STATED EXERCISE: Copy every line of the data that contains the string "scene".

:::

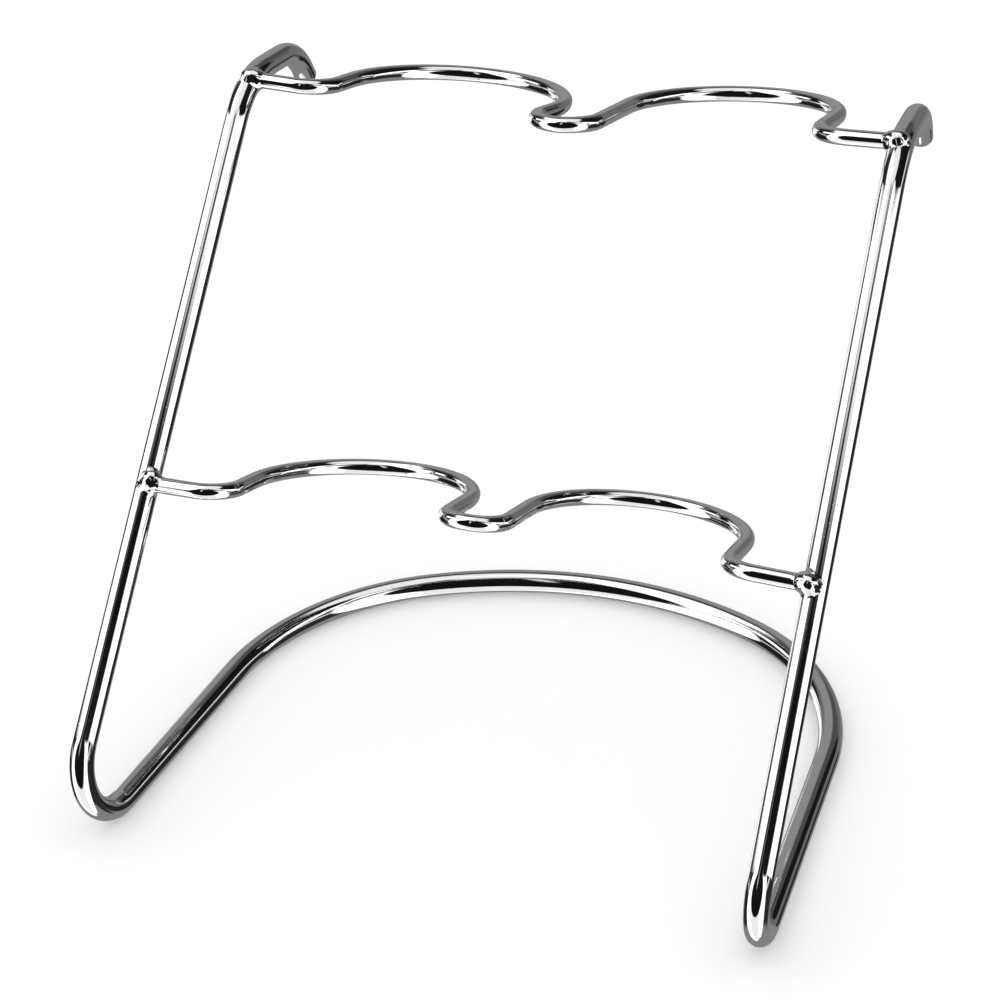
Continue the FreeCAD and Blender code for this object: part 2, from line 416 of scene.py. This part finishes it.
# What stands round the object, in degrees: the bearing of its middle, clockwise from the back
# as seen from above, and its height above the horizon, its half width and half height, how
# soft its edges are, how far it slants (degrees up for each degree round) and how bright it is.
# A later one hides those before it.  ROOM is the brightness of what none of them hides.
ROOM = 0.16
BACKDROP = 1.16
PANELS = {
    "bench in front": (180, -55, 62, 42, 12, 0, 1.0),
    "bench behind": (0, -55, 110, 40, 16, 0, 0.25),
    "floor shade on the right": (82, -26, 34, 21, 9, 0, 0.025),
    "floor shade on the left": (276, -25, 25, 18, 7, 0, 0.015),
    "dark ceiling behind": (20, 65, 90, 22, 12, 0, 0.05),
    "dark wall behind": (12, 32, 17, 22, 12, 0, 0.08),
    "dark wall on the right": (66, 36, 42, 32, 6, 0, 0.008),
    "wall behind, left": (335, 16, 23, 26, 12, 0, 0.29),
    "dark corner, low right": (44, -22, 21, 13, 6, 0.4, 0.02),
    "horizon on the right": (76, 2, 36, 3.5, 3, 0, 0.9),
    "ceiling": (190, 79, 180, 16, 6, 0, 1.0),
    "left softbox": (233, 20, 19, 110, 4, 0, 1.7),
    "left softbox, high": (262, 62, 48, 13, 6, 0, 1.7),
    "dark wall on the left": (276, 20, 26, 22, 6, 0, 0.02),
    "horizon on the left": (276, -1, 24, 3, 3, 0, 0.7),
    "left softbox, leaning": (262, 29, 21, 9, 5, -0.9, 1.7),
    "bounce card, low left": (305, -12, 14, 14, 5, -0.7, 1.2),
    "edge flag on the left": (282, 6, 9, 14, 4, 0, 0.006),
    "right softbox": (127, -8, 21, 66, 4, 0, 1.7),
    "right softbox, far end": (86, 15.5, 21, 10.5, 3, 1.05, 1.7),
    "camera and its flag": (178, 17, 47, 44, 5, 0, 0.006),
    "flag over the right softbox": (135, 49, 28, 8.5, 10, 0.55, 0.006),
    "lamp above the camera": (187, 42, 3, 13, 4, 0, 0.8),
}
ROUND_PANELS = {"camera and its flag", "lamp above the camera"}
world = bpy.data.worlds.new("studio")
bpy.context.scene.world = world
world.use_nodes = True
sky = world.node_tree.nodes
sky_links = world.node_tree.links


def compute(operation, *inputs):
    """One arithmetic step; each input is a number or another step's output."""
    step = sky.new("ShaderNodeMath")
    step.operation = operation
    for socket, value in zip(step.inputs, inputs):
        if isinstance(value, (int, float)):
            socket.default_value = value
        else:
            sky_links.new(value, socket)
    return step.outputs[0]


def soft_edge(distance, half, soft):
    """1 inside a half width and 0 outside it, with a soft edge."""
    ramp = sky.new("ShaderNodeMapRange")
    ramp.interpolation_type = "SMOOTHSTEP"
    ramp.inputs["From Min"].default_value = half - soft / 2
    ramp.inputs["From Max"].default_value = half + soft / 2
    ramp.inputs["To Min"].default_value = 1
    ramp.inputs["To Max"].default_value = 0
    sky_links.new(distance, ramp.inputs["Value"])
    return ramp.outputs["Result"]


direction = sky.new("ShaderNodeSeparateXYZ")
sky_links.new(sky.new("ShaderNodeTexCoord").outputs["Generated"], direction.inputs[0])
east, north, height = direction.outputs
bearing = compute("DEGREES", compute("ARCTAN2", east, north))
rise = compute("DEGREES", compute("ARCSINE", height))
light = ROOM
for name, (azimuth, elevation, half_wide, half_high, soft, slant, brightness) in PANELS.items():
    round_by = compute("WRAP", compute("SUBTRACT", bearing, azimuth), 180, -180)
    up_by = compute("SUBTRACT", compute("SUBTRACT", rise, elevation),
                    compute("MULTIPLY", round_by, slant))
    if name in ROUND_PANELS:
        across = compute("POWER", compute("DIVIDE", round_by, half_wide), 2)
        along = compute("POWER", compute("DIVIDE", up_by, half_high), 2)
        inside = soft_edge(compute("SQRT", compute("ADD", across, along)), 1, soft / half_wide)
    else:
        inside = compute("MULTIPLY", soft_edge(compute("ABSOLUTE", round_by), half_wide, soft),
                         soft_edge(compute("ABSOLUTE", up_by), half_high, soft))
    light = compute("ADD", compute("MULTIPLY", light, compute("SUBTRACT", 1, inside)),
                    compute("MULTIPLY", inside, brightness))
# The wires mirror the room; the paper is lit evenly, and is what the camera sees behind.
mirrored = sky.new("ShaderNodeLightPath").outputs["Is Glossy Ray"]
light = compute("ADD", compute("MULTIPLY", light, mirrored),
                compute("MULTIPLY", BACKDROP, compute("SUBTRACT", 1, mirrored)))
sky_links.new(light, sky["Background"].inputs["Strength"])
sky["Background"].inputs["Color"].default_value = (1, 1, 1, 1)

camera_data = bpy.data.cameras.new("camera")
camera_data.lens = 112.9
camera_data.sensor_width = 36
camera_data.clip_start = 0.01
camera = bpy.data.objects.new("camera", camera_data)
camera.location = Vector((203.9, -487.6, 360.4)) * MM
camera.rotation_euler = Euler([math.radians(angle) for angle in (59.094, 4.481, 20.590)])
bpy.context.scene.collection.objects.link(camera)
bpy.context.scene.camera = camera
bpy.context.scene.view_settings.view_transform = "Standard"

:::

THE RESPONSE:
Continue the FreeCAD and Blender code for this object: part 2, from line 416 of scene.py. This part finishes it.
bpy.context.scene.world = world
bpy.context.scene.collection.objects.link(camera)
bpy.context.scene.camera = camera
bpy.context.scene.view_settings.view_transform = "Standard"